El desgate emocional de todos los presentes en este tipo de conversaciones es alto. Las noticias son duras y rebotan contra las cuatro paredes sin escapatoria. Las lágrimas y la contención se entremezclan. Hasta que llega la autorización y, entonces, los teléfonos echan humo para llegar a tiempo. Médicos y enfermeras activan el sistema, quirófano, neveras, transporte y, por fin, lograr que los aviones repartan un rayo de luz en diferentes lugares.
Cuando el proceso se completa, saben que ha valido la pena. Están exhaustos pero felices. Tengo una amiga a la que le brillan tanto los ojos que no se le nota el cansancio.
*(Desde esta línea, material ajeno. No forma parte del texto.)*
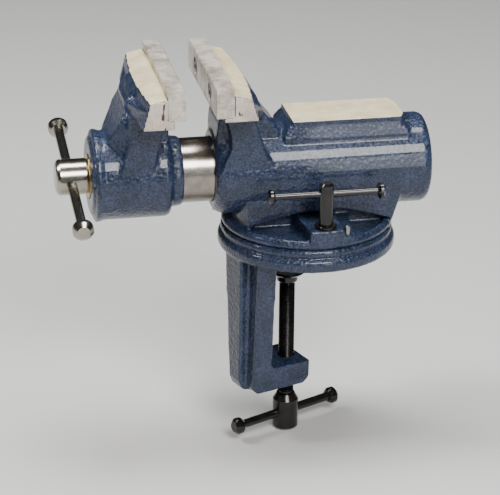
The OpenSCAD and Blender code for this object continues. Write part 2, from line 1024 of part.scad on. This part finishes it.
module spindle() {
    color(dark_steel)
        difference() {
            turned([
                [head_x, 0],
                [head_x, head_r - 2],
                [head_x + 0.6, head_r - 0.7],
                [head_x + 1.8, head_r],
                [head_face - 1, head_r],
                [head_face, head_r - 0.6],
                [head_face, shank_r],
                [nose_inner + collar_l, shank_r],
                [nose_inner + collar_l + 1.5, spindle_r],
                [spindle_end - 1.5, spindle_r],
                [spindle_end, spindle_r - 1.2],
                [spindle_end, 0]
            ]);
            at_spindle_bar()
                rotate([0, 90, 0])
                    translate([0, 0, -head_r - 1])
                        cylinder(h = head_r * 2 + 2, r = bar_r + running);
            translate([collar_x, 0, axis_h - collar_r])
                cylinder(h = collar_r * 2, r = collar_pin_r);
        }
}

module spindle_collar() {
    color(steel)
        difference() {
            rod(nose_inner, nose_inner + collar_l, collar_r);
            rod(nose_inner - 1, nose_inner + collar_l + 1, shank_r);
            translate([collar_x, 0, axis_h - collar_r - 1])
                cylinder(h = collar_r * 2 + 2, r = collar_pin_r);
        }
}

module collar_pin() {
    color(dark_steel)
        translate([collar_x, 0, axis_h - collar_r + 0.5])
            cylinder(h = collar_r * 2 - 1, r = collar_pin_r);
}

module spindle_bar() {
    color(dark_steel)
        at_spindle_bar()
            sliding_bar(bar_half, bar_r, knob_r, knob_t);
}

module spindle_bar_cap() {
    color(dark_steel)
        at_spindle_bar()
            bar_cap(bar_half, bar_r, knob_r, knob_t);
}

// ---------------------------------------------------------------- swivel lock

module lock_screw() {
    seat_z = boss_top + lock_washer_t;
    color(black_oxide)
        difference() {
            turned_post(lock_x, lock_y, [
                [0, slot_floor + 0.6],
                [lock_shank_r - 0.6, slot_floor + 0.6],
                [lock_shank_r, slot_floor + 1.2],
                [lock_shank_r, seat_z],
                [lock_post_r, seat_z],
                [lock_post_r, lock_top - 1],
                [lock_post_r - 1, lock_top],
                [0, lock_top]
            ]);
            at_lock_bar()
                rotate([0, 90, 0])
                    translate([0, 0, -lock_post_r - 1])
                        cylinder(h = lock_post_r * 2 + 2, r = lock_bar_r + running);
        }
}

module lock_washer() {
    color(black_oxide)
        difference() {
            turned_post(lock_x, lock_y, [
                [0, boss_top],
                [lock_washer_r, boss_top],
                [lock_washer_r, boss_top + lock_washer_t - 0.5],
                [lock_washer_r - 0.5, boss_top + lock_washer_t],
                [0, boss_top + lock_washer_t]
            ]);
            post(lock_x, lock_y, 0, lock_top, lock_shank_r);
        }
}

module lock_bar() {
    color(black_oxide)
        at_lock_bar()
            sliding_bar(lock_bar_half, lock_bar_r, lock_knob_r, lock_knob_t);
}

module lock_bar_cap() {
    color(black_oxide)
        at_lock_bar()
            bar_cap(lock_bar_half, lock_bar_r, lock_knob_r, lock_knob_t);
}

// ---------------------------------------------------------------- table clamp

module clamp_screw() {
    thread_top = screw_tip_z - screw_tip_l - 1;
    turns = floor((thread_top - hub_top - hub_cone) / thread_pitch);
    color(black_oxide)
        at_clamp()
            difference() {
                turned_post(-screw_x, 0, concat(
                    [[0, hub_top - hub_l],
                     [hub_r - 0.8, hub_top - hub_l],
                     [hub_r, hub_top - hub_l + 0.8],
                     [hub_r, hub_top],
                     [screw_r + 0.6, hub_top + hub_cone - 0.4],
                     [screw_r - thread_depth, hub_top + hub_cone - 0.4]],
                    [for (i = [0 : turns - 1], k = [0, 1])
                        [screw_r - (k == 0 ? thread_depth : 0),
                         thread_top - (turns - i - k * 0.5) * thread_pitch]],
                    [[screw_r - thread_depth, thread_top],
                     [screw_tip_r, thread_top + 1],
                     [screw_tip_r, screw_tip_z - 0.8],
                     [screw_tip_r - 0.8, screw_tip_z],
                     [0, screw_tip_z]]
                ));
                translate([-screw_x, 0, clamp_bar_z])
                    rotate([0, 0, clamp_bar_turn])
                        rotate([0, 90, 0])
                            translate([0, 0, -hub_r - 1])
                                cylinder(h = hub_r * 2 + 2, r = clamp_bar_r + running);
            }
}

module clamp_bar() {
    color(black_oxide)
        at_clamp_bar()
            sliding_bar(clamp_bar_half, clamp_bar_r, clamp_knob_r, clamp_knob_t);
}

module clamp_bar_cap() {
    color(black_oxide)
        at_clamp_bar()
            bar_cap(clamp_bar_half, clamp_bar_r, clamp_knob_r, clamp_knob_t);
}

module clamp_pad() {
    neck_r = screw_tip_r + 2.2;
    color(dark_steel)
        at_clamp()
            difference() {
                turned_post(-screw_x, 0, [
                    [0, -bench_t - pad_l],
                    [neck_r - 0.6, -bench_t - pad_l],
                    [neck_r, -bench_t - pad_l + 0.6],
                    [neck_r, -bench_t - pad_t],
                    [pad_r - 1, -bench_t - pad_t + 1.6],
                    [pad_r, -bench_t - 1],
                    [pad_r - 0.5, -bench_t],
                    [0, -bench_t]
                ]);
                post(-screw_x, 0, -bench_t - pad_l - 1, screw_tip_z, screw_tip_r + running);
            }
}

// ---------------------------------------------------------------- nodes

base_casting();
vise_body();
pivot_bolt();
pivot_washer();
fixed_jaw_plate();
fixed_plate_screws();
spindle_nut();
nut_screws();
guide_screw();
stop_pin();
lock_tnut();
moving_jaw();
slide_tube();
moving_jaw_plate();
moving_plate_screws();
tube_pin();
thrust_washer();
spindle();
spindle_collar();
collar_pin();
spindle_bar();
spindle_bar_cap();
lock_screw();
lock_washer();
lock_bar();
lock_bar_cap();
clamp_screw();
clamp_bar();
clamp_bar_cap();
clamp_pad();
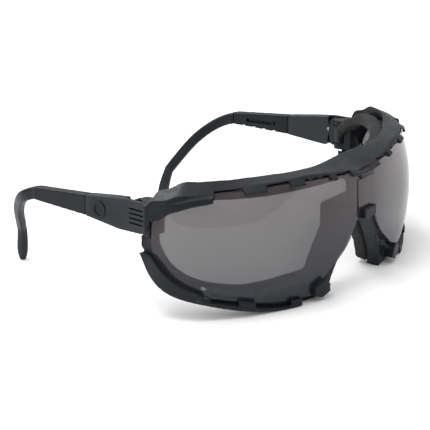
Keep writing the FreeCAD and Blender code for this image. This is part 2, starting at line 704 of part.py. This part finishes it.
def rounded_section(middle, along, thick, wide):
    """A rounded rectangle across a path: thick outward, wide the other way."""
    side = V(0, 1, 0) - along * along.y
    side.normalize()
    up = along.cross(side)
    points = []
    for i in range(16):
        a = 2.0 * math.pi * i / 16
        c = math.cos(a)
        d = math.sin(a)
        points.append(middle + side * (thick / 2.0 * math.copysign(abs(c) ** 0.55, c))
                      + up * (wide / 2.0 * math.copysign(abs(d) ** 0.55, d)))
    spline = Part.BSplineCurve()
    spline.interpolate(points, PeriodicFlag=True)
    return Part.Wire([spline.toShape()])


def swept(path, sizes, first_along, last_along=None):
    wires = []
    points = [V(*p) for p in path]
    for i, point in enumerate(points):
        ahead = points[min(i + 1, len(points) - 1)] - points[max(i - 1, 0)]
        if i == 0:
            ahead = first_along
        if i == len(points) - 1 and last_along is not None:
            ahead = last_along
        ahead = V(ahead).normalize()
        wires.append(rounded_section(point, ahead, *sizes[i]))
    return Part.makeLoft(wires, True, False)


ARM_START = V(1.0, 0.0, -0.17)
ARM_END = V(0.30, -0.42, -0.86)


def make_arm():
    """The sliding arm: a bar in the sleeve, a stud in its slot and the hook behind the ear."""
    hook = swept(ARM_PATH, ARM_SIZE, ARM_START, ARM_END)
    before = Part.makeBox(10.0, 20.0, 20.0, V(sleeve_end_s + 0.1 - 10.0, -10.0, 28.0))
    hook = hook.cut(before)
    bar = bar_slab(bar_start_s, sleeve_end_s + 3.0, 0.0, bar_thickness / 2.0)
    stud = Part.makeCylinder(0.55, temple_thickness / 2.0 + 0.2,
                             V(stud_s, -temple_thickness / 2.0 - 0.2, bar_middle_z(stud_s)), V(0, 1, 0))
    return bar.fuse(hook).fuse(stud)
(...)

A veces, alguien le escribe para darle las gracias por su labor y eso lo compensa todo. Su dedicación es absoluta y comprendo su vocación, aunque de forma egoísta la regañe para que se cuide más. Su empatía debería extenderse. No ve a los que tiene delante como a extraños, sino como a gente conmocionada con la que debe emplear las palabras justas para que, dentro de lo que cabe, lo ocurrido sea más fácil de digerir.
No hay que olvidar que la alegría de unos es el sufrimiento de otros. La cara y la cruz de la vida. Para los que lo estén pasando mal, conviene recordar que la donación puede ser la forma más bella de despedirse, ayudando a los demás.
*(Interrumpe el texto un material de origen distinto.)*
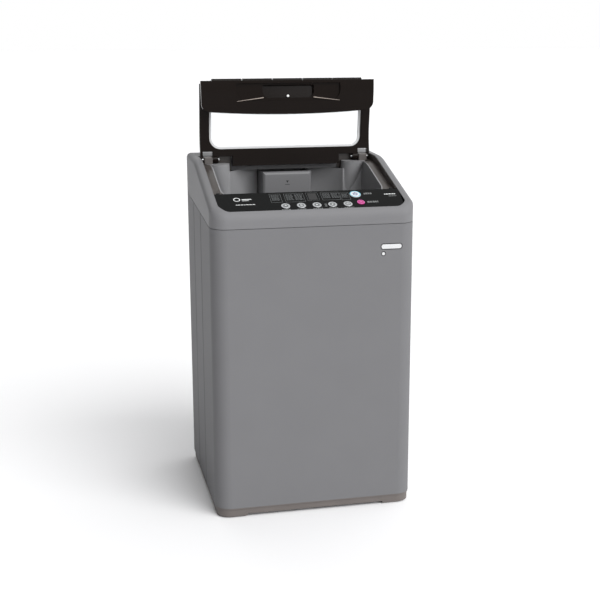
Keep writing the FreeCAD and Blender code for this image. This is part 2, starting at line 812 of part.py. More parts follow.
def suspension_rods():
    rods = []
    for x, y in rod_places():
        shank = rod((x, y, ROD_LOW), 4, ROD_TOP - ROD_LOW)
        cap = rod((x, y, ROD_LOW), 14, 5)
        head = rod((x, y, 756), 9, 8)
        rods.append(fuse(shank, cap, head))
    subpart("suspension_rods", group(*rods))


def coil_spring(x, y):
    """A closed-ended coil as a helix swept by a round wire."""
    coil_radius = 10
    helix = Part.makeHelix(7.5, LUG_LOW - SPRING_LOW - 3.2, coil_radius)
    wire_end = Part.Wire([Part.makeCircle(1.4, Vector(coil_radius, 0, 0), Vector(0, 1, 0.12))])
    spring = DOC.addObject("Part::Feature", "Spring")
    spring.Shape = Part.Wire(helix.Edges).makePipeShell([wire_end], True, True)
    spring.Placement = Placement(Vector(x, y, SPRING_LOW + 1.5), Rotation())
    return spring


def suspension_springs():
    subpart("suspension_springs", group(*[coil_spring(x, y) for x, y in rod_places()]))


# ---------------------------------------------------------------- tub and basket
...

El hospital catalán, como otros tantos, se dedica a hacer este trabajo cada día. Pero esta última intervención me ha traído a la memoria un libro que leí hace unos años: El colgajo, una novela escrita por Philippe Lançon en la que él mismo cuenta todo lo que tuvo que afrontar tras sobrevivir al atentado islamista al semanario satírico Charlie Hebdo el 7 de enero de 2015. Dos balas le atravesaron la mandíbula. Después le hicieron 18 operaciones y estuvo casi un año de convalecencia hospitalaria. Es una de esas pocas obras que no he podido terminar. Esa y la crónica judicial V13, de Emmanuel Carrère, donde se cuentan con detalle los actos terroristas que se cometieron ese mismo año en la sala Bataclan, seis bares y restaurantes, además del perímetro del Stade de France. Tuve que abandonar ambos por lo que me turbaba la crueldad del relato.
Con Lançon me quedé a unas 90 páginas del colofón y le agradezco el esfuerzo que hizo a la hora de recordar y expresar sus sentimientos. Me ayudó a descubrir la templanza para superar contratiempos. Con cada injerto de piel que rechazaba, con sus depresiones, con sus recaídas… Tengo clavada en la memoria una de sus impactantes frases: “No sentía pena alguna. Yo era la pena”. Mil obstáculos para poder retomar un día los mismos quehaceres de antes sin ser ya nunca más el mismo.
Él siempre mantuvo viva la llama de la esperanza y regresó cuando estuvo preparado. Es fundamental mantener esa actitud. Cuando se presenta una nueva oportunidad, sólo hay dos maneras de encararla: enfadarse por lo sucedido y pagarlo con quien se ama o, a pesar de sentirse tocado, no verse hundido y comerse el mundo.